What is being asked ▸ Repeat each line exactly as it is written.

§

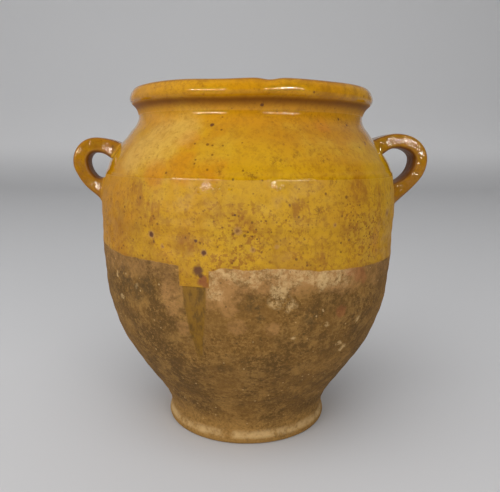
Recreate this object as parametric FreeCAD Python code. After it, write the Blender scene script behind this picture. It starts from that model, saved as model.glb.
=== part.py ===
"""A two-handled confit pot: one piece of wheel-thrown and fired earthenware, with a rolled rim and two pulled ears.

Millimetres, +Z up. The origin is the centre of the flat bottom that the pot stands on, and the ears lie along X.
The wall's outline is a smooth curve through a few named stations. The inside follows it at the wall's thickness,
and each ear takes its roots from the same outline, so a change of shape carries the ears with it.
"""

import FreeCAD
import Part
import math
import os

from FreeCAD import Vector

# Overall height, from the table to the top of the rim
HEIGHT = 300.0

# Foot: a low band that flares to its widest just above the table, with the wall drawn in above it
FOOT_RADIUS = 74.4
FOOT_WIDEST_HEIGHT = 4.0
FOOT_EDGE_ROUNDING = 2.4
WAIST_PINCH = 1.6
WAIST_HEIGHT = 13.0

# Lower wall: heights are up from the table, and each fall is how much narrower than the belly
RISE_FLARE = 5.4
RISE_HEIGHT = 30.0
CONE_FALL = 28.7
CONE_HEIGHT = 65.0
LOW_BELLY_FALL = 8.5
LOW_BELLY_HEIGHT = 105.0

# Upper wall: drops are down from the top of the rim
BELLY_RADIUS = 129.8
BELLY_DROP = 118.0
SHOULDER_FALL = 5.6
SHOULDER_DROP = 65.0
NECK_RADIUS = 97.9
NECK_DROP = 22.5
NECK_FLARE = 5.8
NECK_FOOT_DROP = 35.0

# Rolled rim: a rounded band that stands out past the neck, over an undercut
UNDERCUT_FLARE = 2.3
UNDERCUT_DROP = 15.4
RIM_OVERHANG = 8.5
RIM_BAND_HEIGHT = 11.5
RIM_LOWER_EDGE_INSET = 2.1
RIM_WIDEST_DROP = 7.0
RIM_CREST_INSET = 3.1
LIP_DEPTH = 8.0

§

Written response ▸
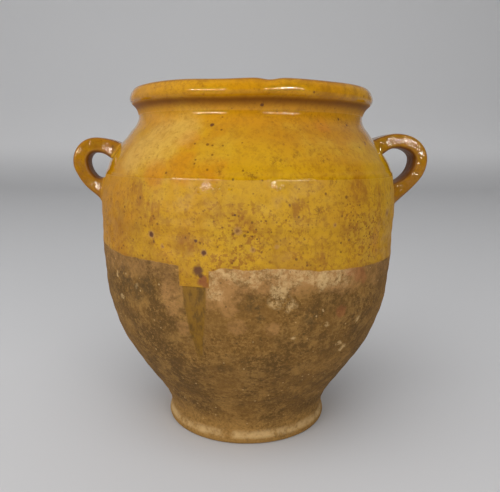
Recreate this object as parametric FreeCAD Python code. After it, write the Blender scene script behind this picture. It starts from that model, saved as model.glb.
=== part.py ===
"""A two-handled confit pot: one piece of wheel-thrown and fired earthenware, with a rolled rim and two pulled ears.

Millimetres, +Z up. The origin is the centre of the flat bottom that the pot stands on, and the ears lie along X.
The wall's outline is a smooth curve through a few named stations. The inside follows it at the wall's thickness,
and each ear takes its roots from the same outline, so a change of shape carries the ears with it.
"""

import FreeCAD
import Part
import math
import os

from FreeCAD import Vector

# Overall height, from the table to the top of the rim
HEIGHT = 300.0

# Foot: a low band that flares to its widest just above the table, with the wall drawn in above it
FOOT_RADIUS = 74.4
FOOT_WIDEST_HEIGHT = 4.0
FOOT_EDGE_ROUNDING = 2.4
WAIST_PINCH = 1.6
WAIST_HEIGHT = 13.0

# Lower wall: heights are up from the table, and each fall is how much narrower than the belly
RISE_FLARE = 5.4
RISE_HEIGHT = 30.0
CONE_FALL = 28.7
CONE_HEIGHT = 65.0
LOW_BELLY_FALL = 8.5
LOW_BELLY_HEIGHT = 105.0

# Upper wall: drops are down from the top of the rim
BELLY_RADIUS = 129.8
BELLY_DROP = 118.0
SHOULDER_FALL = 5.6
SHOULDER_DROP = 65.0
NECK_RADIUS = 97.9
NECK_DROP = 22.5
NECK_FLARE = 5.8
NECK_FOOT_DROP = 35.0

# Rolled rim: a rounded band that stands out past the neck, over an undercut
UNDERCUT_FLARE = 2.3
UNDERCUT_DROP = 15.4
RIM_OVERHANG = 8.5
RIM_BAND_HEIGHT = 11.5
RIM_LOWER_EDGE_INSET = 2.1
RIM_WIDEST_DROP = 7.0
RIM_CREST_INSET = 3.1
LIP_DEPTH = 8.0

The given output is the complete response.